Donegal Democrat
Archaeologists nowadays talk about the House Of The Ancestors, project manager Seamus McGinley explains while outlining the survey work being done at the complex of stone age dolmens in Málainn Mór in the parish of Gleann Cholm Cille.

‘Just like an altar stone in a church might made of be marble taken from a quarry in another county, the stone in Málainn Mór [Malinmore] comes from Sliabh Liag,’ he says.
‘There is plenty of stone in Málainn Mór to build those tombs with, and yet some of the stone was taken down from Sliabh Liag. They did a lot of things we still do today.’
The survey, funded by the Heritage Council and made possible with the cooperation of local landowners and farmers, and supervised by archaeological geophysicist Kevin Barton, is the second phase of a major programme which began last year with a survey of the lands near St Columba’s Church of Ireland a few miles away.
Two new enclosures were discovered at the east of the Church of Ireland, one D shaped and the other an intermittent double row of post pits, evidence of a pre-Stone Age wooden henge.
The survey also found traces of what may be iron age or early Christian huts, and a western extension to the souterrain in the church graveyard.
While no trace remained of ancient structures above the ground, sophisticated imaging techniques revealed distortions below the surface which provided vital evidence about the past in Gleann Cholm Cille.
This year, with higher resolution electromagnetic surveys at the church, and further scans of an extended area to the south and east, the survey hopes to get a bigger overall picture of ancient activity in the area.
First though, Kevin Barton plans a major survey of the six dolmens in Málainn Mór, which have been described as ‘unique in the Irish archaeological inventory.’
‘This is probably the first fairly comprehensive survey of this site,’ Kevin says.
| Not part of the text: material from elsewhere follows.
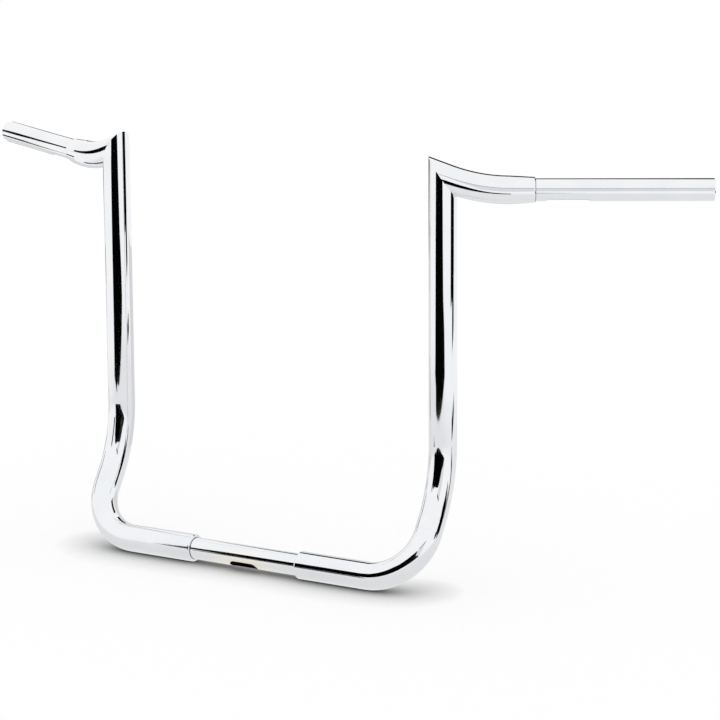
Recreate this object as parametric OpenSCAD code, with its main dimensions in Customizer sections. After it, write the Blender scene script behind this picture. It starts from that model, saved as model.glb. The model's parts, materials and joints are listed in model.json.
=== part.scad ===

‘We see here six tombs, there’s a gap between the fifth and sixth,’ Kevin says. ‘Was there a tomb there that has now been taken out, where the road is now? Maybe when the road was built they destroyed that tomb, and the rocks are either buried in the road or have been taken away somewhere else.’
‘These are megalithic tombs, portal tombs, there would have been cremations, and bodies would have been burned on funeral pyres. The likelihood is these funeral pyres would have been fairly close by.’
The heat from the pyres would affect the magnetic charge in the soil, leaving traces that can still be measured centuries later, using sensitive equipment to measure magnetic fields, soil density and electrical resistance..
‘You could go excavating here and you’d have a heck of a job, a lot of digging to do,’ Mr Barton explains. ‘It’s very expensive, and of course you would disturb and destroy the landscape in doing that. But geophysics is a non-destructive, non invasive technique, where we take measurements and see if we can find out what is beneath the soil without digging or destroying anything.’
The survey will also answer a long standing debate about whether the six dolmen tombs were originally part of a single larger structure, with the entire area covered in a large cairn of stones. The weight of those stones, long since removed to build the stone walls that dot the landscape, would have compressed the soil, again affecting its magnetic profile and electrical resistance.
‘They’re not just tombs. they’re ritual centres,’ Seamus McGinley adds. ‘Think about a modern church with a crypt in it. The church is more than the crypt.’
‘At Poulnabrone in the Burren, the only one that has been scientifically excavated, they know that the burials, although they stretch over 500 years, were all interred at th one time. Bodies were taken from burial sites and reburied at one time.’
Assisting Kevin Barton is Arne Anderson Stamnes, a post graduate student from the University of Frondheim in Norway, who is busy learning the techniques of archaeological geophysics to apply in his homeland.
Arne thinks Donegal looks more like Norway than anywhere else he has been in Ireland. ‘But it’s hard for me to understand the very local dialects,’ he explains.
‘We will be off to Norway again in September for an excavation of what could be a viking chieftain’s house,’ Kevin Barton adds. ‘He is learning the techniques with this instrument, they will buy one now in Norway, and he’ll be using it over there.’
The instruments used in the survey are so sensitive that Arne had to be ‘magnetically clean’, as the smallest piece of metal anywhere on his body, a ring or watch or coin in his pocket, can distort the readings.
The survey will reveal a lot about the extent of the original dolmens in Málainn Mór, but exactly why they were built and what happened here four thousand years ago will always be a mystery.
Dolmens throughout Ireland generally face eastwards, but the exact orientation can vary from northeast to southeast. the megaliths in Málainn Mór face just off true east, suggesting they may have had something to do with marking the Spring Equinox.
The results of the second phase of the multi-year survey will be presented at Oideas Gael at the climax of Heritage Week in August.